[Collected data entries]
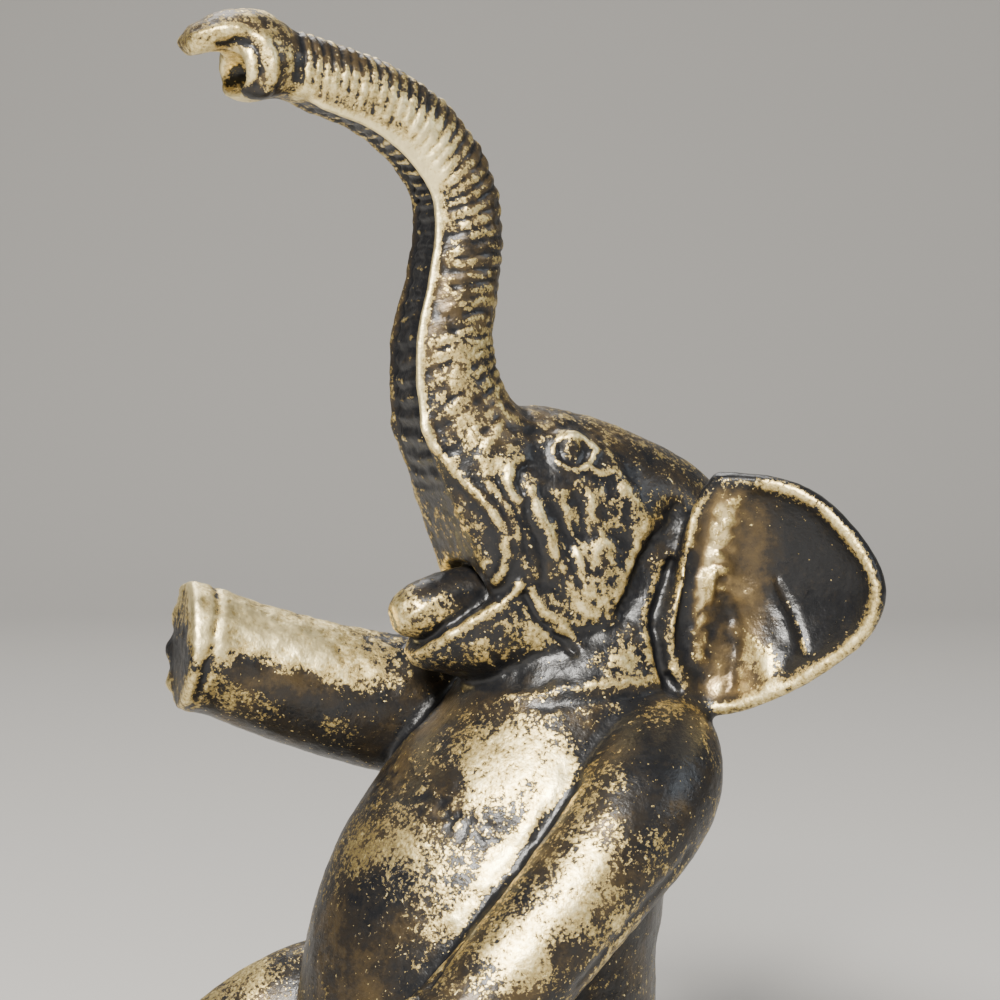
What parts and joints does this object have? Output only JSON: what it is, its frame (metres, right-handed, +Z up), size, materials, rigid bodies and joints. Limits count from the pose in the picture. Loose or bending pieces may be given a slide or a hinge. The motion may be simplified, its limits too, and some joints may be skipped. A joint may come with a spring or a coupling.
{
  "type": "elephant figurine",
  "caption": "Seated cast-metal elephant with its trunk raised in an S, mouth open, ears spread and one foreleg held forward, on a low base.",
  "frame": {"origin": "on the underside of the base, in the middle of the whole figurine's length and width", "axes": "+Z up, the elephant faces -X and its right side is +Y"},
  "size_m": [0.1058, 0.084, 0.1861],
  "materials": {
    "aged_brass": "dark brown-black patina, glossy, rubbed through to pale gold metal on the raised parts"
  },
  "bodies": {
    "root": {"elephant": "aged_brass"}
  },
  "joints": []
}
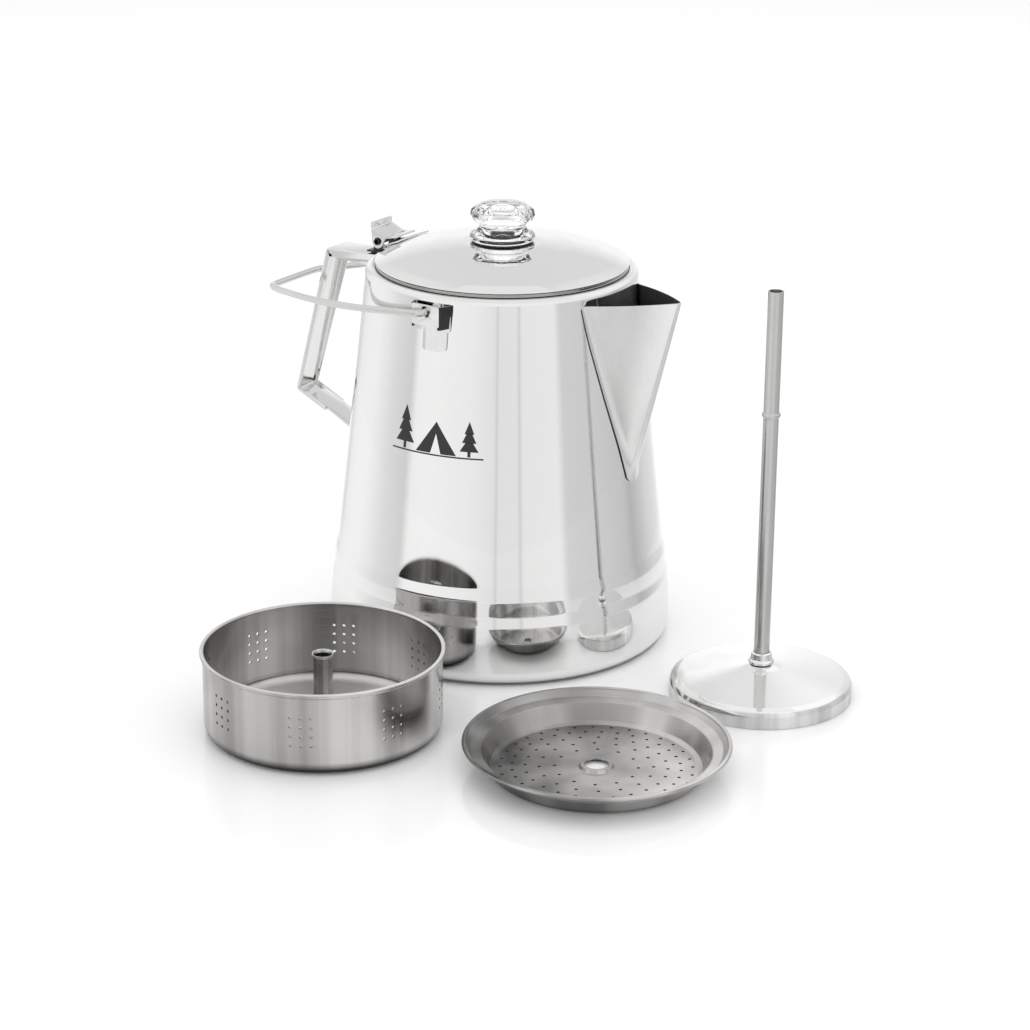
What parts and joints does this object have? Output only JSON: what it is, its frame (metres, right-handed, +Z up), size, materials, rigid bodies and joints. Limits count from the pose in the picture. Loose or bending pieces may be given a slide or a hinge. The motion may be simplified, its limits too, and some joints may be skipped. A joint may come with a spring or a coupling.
{
  "type": "camp coffee percolator",
  "caption": "Tall tapered steel percolator with V spout, hinged domed lid, glass knob, strap handle and wire bail; basket, spreader and pump stem set out beside it.",
  "frame": {"origin": "middle of the flat underside of the pot, on the surface it stands on", "axes": "+X toward the spout, -X toward the handle and hinge, +Y and -Y through the two bail ears, +Z up"},
  "size_m": [0.4037, 0.3674, 0.27],
  "materials": {
    "polished_steel": "mirror polished stainless steel",
    "satin_steel": "satin, with fine lathe lines",
    "sheet_steel": "semi-polished folded sheet",
    "wire_steel": "drawn bright wire",
    "clear_glass": "clear pressed glass",
    "seal_rubber": "matt"
  },
  "bodies": {
    "pot": {"pot_body": "polished_steel", "spout": "satin_steel", "handle_strap": "sheet_steel", "handle_foot": "sheet_steel", "hinge_bracket": "sheet_steel", "hinge_pin": "wire_steel", "ear_near": "sheet_steel", "ear_far": "sheet_steel"},
    "lid": {"lid_dome": "polished_steel", "lid_leaf": "sheet_steel", "lid_lever": "sheet_steel", "knob_glass": "clear_glass", "knob_seal": "seal_rubber"},
    "bail": {"bail_wire": "wire_steel"},
    "basket": {"basket_cup": "satin_steel", "basket_tube": "satin_steel"},
    "spreader": {"spreader_plate": "satin_steel"},
    "stem": {"stem_bell": "polished_steel", "stem_collar": "polished_steel", "stem_tube": "satin_steel"}
  },
  "joints": [
    {"name": "lid_hinge", "type": "hinge", "parent": "pot", "child": "lid", "pos_m": [-0.0855, 0, 0.2356], "axis": [0, -1, 0], "range_deg": [0, 95]},
    {"name": "bail_swing", "type": "hinge", "parent": "pot", "child": "bail", "pos_m": [0.006, 0, 0.2246], "axis": [0, 1, 0], "range_deg": [0, 198]},
    {"name": "basket_lift", "type": "slide", "parent": "pot", "child": "basket", "axis": [0, 0, 1], "range_m": [0, 0.25]},
    {"name": "spreader_lift", "type": "slide", "parent": "pot", "child": "spreader", "axis": [0, 0, 1], "range_m": [0, 0.25]},
    {"name": "stem_lift", "type": "slide", "parent": "pot", "child": "stem", "axis": [0, 0, 1], "range_m": [0, 0.25]}
  ]
}
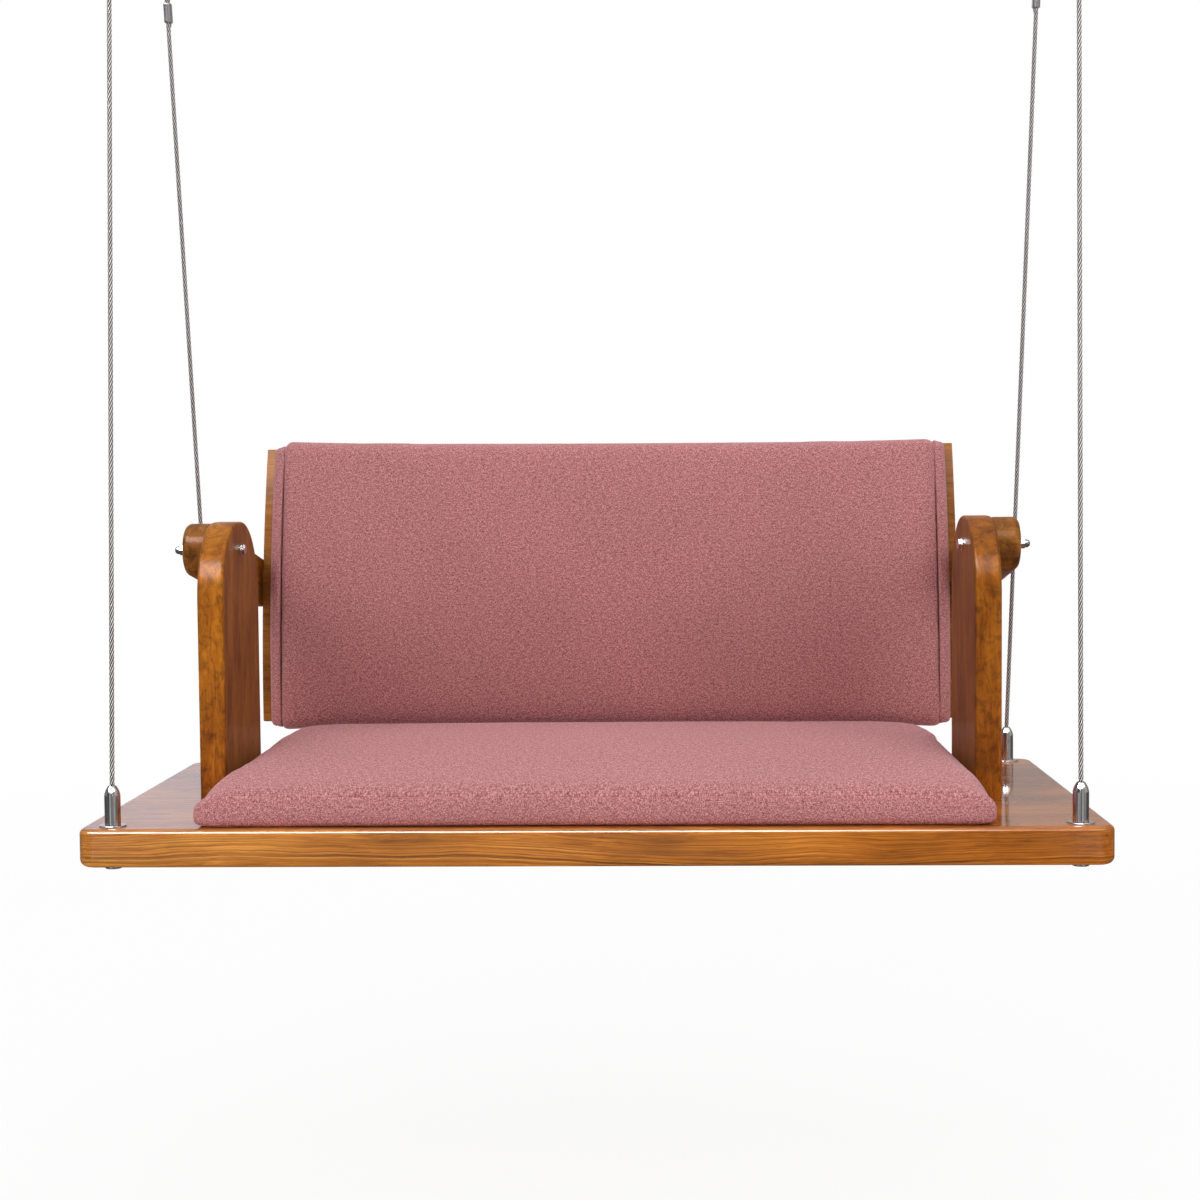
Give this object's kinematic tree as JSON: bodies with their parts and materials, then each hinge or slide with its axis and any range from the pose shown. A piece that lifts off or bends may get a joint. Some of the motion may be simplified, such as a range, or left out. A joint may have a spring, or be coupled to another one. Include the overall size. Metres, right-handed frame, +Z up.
{
  "type": "bench swing",
  "caption": "Ceiling-hung wooden bench swing on steel wire ropes, with end posts, a padded backrest that flips over on pivoting arms, and a seat cushion.",
  "frame": {"origin": "middle of the four ceiling studs, on the underside of the ceiling", "axes": "+Z up into the ceiling, +X to the sitter's left as seen from the front of the swing (the picture's right), +Y towards the back"},
  "size_m": [1.2686, 0.7314, 1.2652],
  "materials": {
    "lacquered_wood": "teak under clear gloss lacquer",
    "dowel_wood": "bare beech",
    "upholstery": "heathered dusty-rose weave",
    "wire_rope": "stranded stainless wire",
    "rope_ends": "stainless, pressed",
    "polished_steel": "polished stainless",
    "plated_steel": "zinc plated",
    "hanger_steel": "brushed stainless",
    "bush_plastic": "moulded nylon"
  },
  "bodies": {
    "ceiling": {"ceiling_plate_front_left": "hanger_steel", "ceiling_plate_front_right": "hanger_steel", "ceiling_plate_rear_left": "hanger_steel", "ceiling_plate_rear_right": "hanger_steel", "hanger_lugs_front_left": "hanger_steel", "hanger_lugs_front_right": "hanger_steel", "hanger_lugs_rear_left": "hanger_steel", "hanger_lugs_rear_right": "hanger_steel", "hanger_nuts": "hanger_steel", "hanger_pins": "hanger_steel"},
    "front_ropes": {"rope_front_left": "wire_rope", "rope_front_right": "wire_rope", "sleeve_front_left": "rope_ends", "sleeve_front_right": "rope_ends", "thimble_front_left": "rope_ends", "thimble_front_right": "rope_ends"},
    "seat": {"dome_nuts": "polished_steel", "fitting_flanges": "polished_steel", "fitting_nuts": "polished_steel", "fitting_rods": "polished_steel", "grub_screws": "polished_steel", "pivot_bolt_left": "polished_steel", "pivot_bolt_right": "polished_steel", "pivot_spacers": "polished_steel", "pivot_washers": "polished_steel", "post_dowels": "dowel_wood", "post_left": "lacquered_wood", "post_right": "lacquered_wood", "post_screws": "plated_steel", "rope_fitting_front_left": "polished_steel", "rope_fitting_front_right": "polished_steel", "rope_fitting_rear_left": "polished_steel", "rope_fitting_rear_right": "polished_steel", "seat_board": "lacquered_wood", "seat_cushion": "upholstery"},
    "rear_ropes": {"rope_rear_left": "wire_rope", "rope_rear_right": "wire_rope", "sleeve_rear_left": "rope_ends", "sleeve_rear_right": "rope_ends", "thimble_rear_left": "rope_ends", "thimble_rear_right": "rope_ends"},
    "backrest": {"arm_bushes": "bush_plastic", "arm_dowels": "dowel_wood", "arm_left": "lacquered_wood", "arm_right": "lacquered_wood", "backrest_pad": "upholstery", "backrest_panel": "lacquered_wood"}
  },
  "joints": [
    {"name": "swing", "type": "hinge", "parent": "ceiling", "child": "front_ropes", "pos_m": [0, -0.1416, -0.04], "axis": [1, 0, 0], "range_deg": [-15, 15]},
    {"name": "seat_level", "type": "hinge", "parent": "front_ropes", "child": "seat", "pos_m": [0, -0.31997, -1.1315], "axis": [1, 0, 0], "range_deg": [-7.7, 7.7]},
    {"name": "rear_rope_swing", "type": "hinge", "parent": "seat", "child": "rear_ropes", "pos_m": [0, 0.23203, -1.1315], "axis": [1, 0, 0], "range_deg": [-7.7, 7.7]},
    {"name": "backrest_flip", "type": "hinge", "parent": "seat", "child": "backrest", "pos_m": [0, -0.02197, -0.861], "axis": [1, 0, 0], "range_deg": [0, 200]}
  ],
  "couplings": [
    {"joint": "seat_level", "follows": "swing", "ratio": -0.51305},
    {"joint": "rear_rope_swing", "follows": "swing", "ratio": 0.51305}
  ]
}
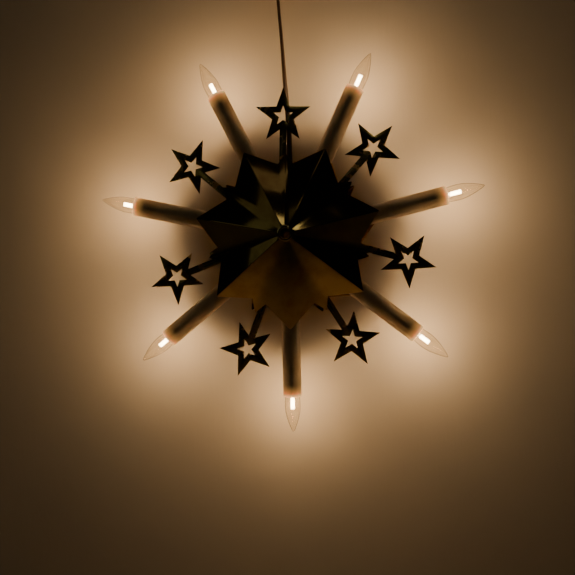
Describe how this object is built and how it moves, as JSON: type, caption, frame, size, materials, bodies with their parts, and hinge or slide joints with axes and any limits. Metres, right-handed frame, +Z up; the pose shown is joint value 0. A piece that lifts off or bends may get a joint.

> Directions for this task
Reproduce all of the data exactly, omitting each picture it holds.

> Result of this task
What parts and joints does this object have? Output only JSON: what it is, its frame (metres, right-handed, +Z up), size, materials, rigid bodies and joints. Limits count from the pose in the picture. Loose or bending pieces may be given a slide or a hinge. The motion may be simplified, its limits too, and some joints may be skipped. A joint may come with a spring or a coupling.
{
  "type": "elephant figurine",
  "caption": "Seated cast-metal elephant with its trunk raised in an S, mouth open, ears spread and one foreleg held forward, on a low base.",
  "frame": {"origin": "on the underside of the base, in the middle of the whole figurine's length and width", "axes": "+Z up, the elephant faces -X and its right side is +Y"},
  "size_m": [0.1058, 0.084, 0.1861],
  "materials": {
    "aged_brass": "dark brown-black patina, glossy, rubbed through to pale gold metal on the raised parts"
  },
  "bodies": {
    "root": {"elephant": "aged_brass"}
  },
  "joints": []
}
What parts and joints does this object have? Output only JSON: what it is, its frame (metres, right-handed, +Z up), size, materials, rigid bodies and joints. Limits count from the pose in the picture. Loose or bending pieces may be given a slide or a hinge. The motion may be simplified, its limits too, and some joints may be skipped. A joint may come with a spring or a coupling.
{
  "type": "camp coffee percolator",
  "caption": "Tall tapered steel percolator with V spout, hinged domed lid, glass knob, strap handle and wire bail; basket, spreader and pump stem set out beside it.",
  "frame": {"origin": "middle of the flat underside of the pot, on the surface it stands on", "axes": "+X toward the spout, -X toward the handle and hinge, +Y and -Y through the two bail ears, +Z up"},
  "size_m": [0.4037, 0.3674, 0.27],
  "materials": {
    "polished_steel": "mirror polished stainless steel",
    "satin_steel": "satin, with fine lathe lines",
    "sheet_steel": "semi-polished folded sheet",
    "wire_steel": "drawn bright wire",
    "clear_glass": "clear pressed glass",
    "seal_rubber": "matt"
  },
  "bodies": {
    "pot": {"pot_body": "polished_steel", "spout": "satin_steel", "handle_strap": "sheet_steel", "handle_foot": "sheet_steel", "hinge_bracket": "sheet_steel", "hinge_pin": "wire_steel", "ear_near": "sheet_steel", "ear_far": "sheet_steel"},
    "lid": {"lid_dome": "polished_steel", "lid_leaf": "sheet_steel", "lid_lever": "sheet_steel", "knob_glass": "clear_glass", "knob_seal": "seal_rubber"},
    "bail": {"bail_wire": "wire_steel"},
    "basket": {"basket_cup": "satin_steel", "basket_tube": "satin_steel"},
    "spreader": {"spreader_plate": "satin_steel"},
    "stem": {"stem_bell": "polished_steel", "stem_collar": "polished_steel", "stem_tube": "satin_steel"}
  },
  "joints": [
    {"name": "lid_hinge", "type": "hinge", "parent": "pot", "child": "lid", "pos_m": [-0.0855, 0, 0.2356], "axis": [0, -1, 0], "range_deg": [0, 95]},
    {"name": "bail_swing", "type": "hinge", "parent": "pot", "child": "bail", "pos_m": [0.006, 0, 0.2246], "axis": [0, 1, 0], "range_deg": [0, 198]},
    {"name": "basket_lift", "type": "slide", "parent": "pot", "child": "basket", "axis": [0, 0, 1], "range_m": [0, 0.25]},
    {"name": "spreader_lift", "type": "slide", "parent": "pot", "child": "spreader", "axis": [0, 0, 1], "range_m": [0, 0.25]},
    {"name": "stem_lift", "type": "slide", "parent": "pot", "child": "stem", "axis": [0, 0, 1], "range_m": [0, 0.25]}
  ]
}
Give this object's kinematic tree as JSON: bodies with their parts and materials, then each hinge or slide with its axis and any range from the pose shown. A piece that lifts off or bends may get a joint. Some of the motion may be simplified, such as a range, or left out. A joint may have a spring, or be coupled to another one. Include the overall size. Metres, right-handed frame, +Z up.
{
  "type": "bench swing",
  "caption": "Ceiling-hung wooden bench swing on steel wire ropes, with end posts, a padded backrest that flips over on pivoting arms, and a seat cushion.",
  "frame": {"origin": "middle of the four ceiling studs, on the underside of the ceiling", "axes": "+Z up into the ceiling, +X to the sitter's left as seen from the front of the swing (the picture's right), +Y towards the back"},
  "size_m": [1.2686, 0.7314, 1.2652],
  "materials": {
    "lacquered_wood": "teak under clear gloss lacquer",
    "dowel_wood": "bare beech",
    "upholstery": "heathered dusty-rose weave",
    "wire_rope": "stranded stainless wire",
    "rope_ends": "stainless, pressed",
    "polished_steel": "polished stainless",
    "plated_steel": "zinc plated",
    "hanger_steel": "brushed stainless",
    "bush_plastic": "moulded nylon"
  },
  "bodies": {
    "ceiling": {"ceiling_plate_front_left": "hanger_steel", "ceiling_plate_front_right": "hanger_steel", "ceiling_plate_rear_left": "hanger_steel", "ceiling_plate_rear_right": "hanger_steel", "hanger_lugs_front_left": "hanger_steel", "hanger_lugs_front_right": "hanger_steel", "hanger_lugs_rear_left": "hanger_steel", "hanger_lugs_rear_right": "hanger_steel", "hanger_nuts": "hanger_steel", "hanger_pins": "hanger_steel"},
    "front_ropes": {"rope_front_left": "wire_rope", "rope_front_right": "wire_rope", "sleeve_front_left": "rope_ends", "sleeve_front_right": "rope_ends", "thimble_front_left": "rope_ends", "thimble_front_right": "rope_ends"},
    "seat": {"dome_nuts": "polished_steel", "fitting_flanges": "polished_steel", "fitting_nuts": "polished_steel", "fitting_rods": "polished_steel", "grub_screws": "polished_steel", "pivot_bolt_left": "polished_steel", "pivot_bolt_right": "polished_steel", "pivot_spacers": "polished_steel", "pivot_washers": "polished_steel", "post_dowels": "dowel_wood", "post_left": "lacquered_wood", "post_right": "lacquered_wood", "post_screws": "plated_steel", "rope_fitting_front_left": "polished_steel", "rope_fitting_front_right": "polished_steel", "rope_fitting_rear_left": "polished_steel", "rope_fitting_rear_right": "polished_steel", "seat_board": "lacquered_wood", "seat_cushion": "upholstery"},
    "rear_ropes": {"rope_rear_left": "wire_rope", "rope_rear_right": "wire_rope", "sleeve_rear_left": "rope_ends", "sleeve_rear_right": "rope_ends", "thimble_rear_left": "rope_ends", "thimble_rear_right": "rope_ends"},
    "backrest": {"arm_bushes": "bush_plastic", "arm_dowels": "dowel_wood", "arm_left": "lacquered_wood", "arm_right": "lacquered_wood", "backrest_pad": "upholstery", "backrest_panel": "lacquered_wood"}
  },
  "joints": [
    {"name": "swing", "type": "hinge", "parent": "ceiling", "child": "front_ropes", "pos_m": [0, -0.1416, -0.04], "axis": [1, 0, 0], "range_deg": [-15, 15]},
    {"name": "seat_level", "type": "hinge", "parent": "front_ropes", "child": "seat", "pos_m": [0, -0.31997, -1.1315], "axis": [1, 0, 0], "range_deg": [-7.7, 7.7]},
    {"name": "rear_rope_swing", "type": "hinge", "parent": "seat", "child": "rear_ropes", "pos_m": [0, 0.23203, -1.1315], "axis": [1, 0, 0], "range_deg": [-7.7, 7.7]},
    {"name": "backrest_flip", "type": "hinge", "parent": "seat", "child": "backrest", "pos_m": [0, -0.02197, -0.861], "axis": [1, 0, 0], "range_deg": [0, 200]}
  ],
  "couplings": [
    {"joint": "seat_level", "follows": "swing", "ratio": -0.51305},
    {"joint": "rear_rope_swing", "follows": "swing", "ratio": 0.51305}
  ]
}
Describe how this object is built and how it moves, as JSON: type, caption, frame, size, materials, bodies with their parts, and hinge or slide joints with axes and any limits. Metres, right-handed frame, +Z up; the pose shown is joint value 0. A piece that lifts off or bends may get a joint.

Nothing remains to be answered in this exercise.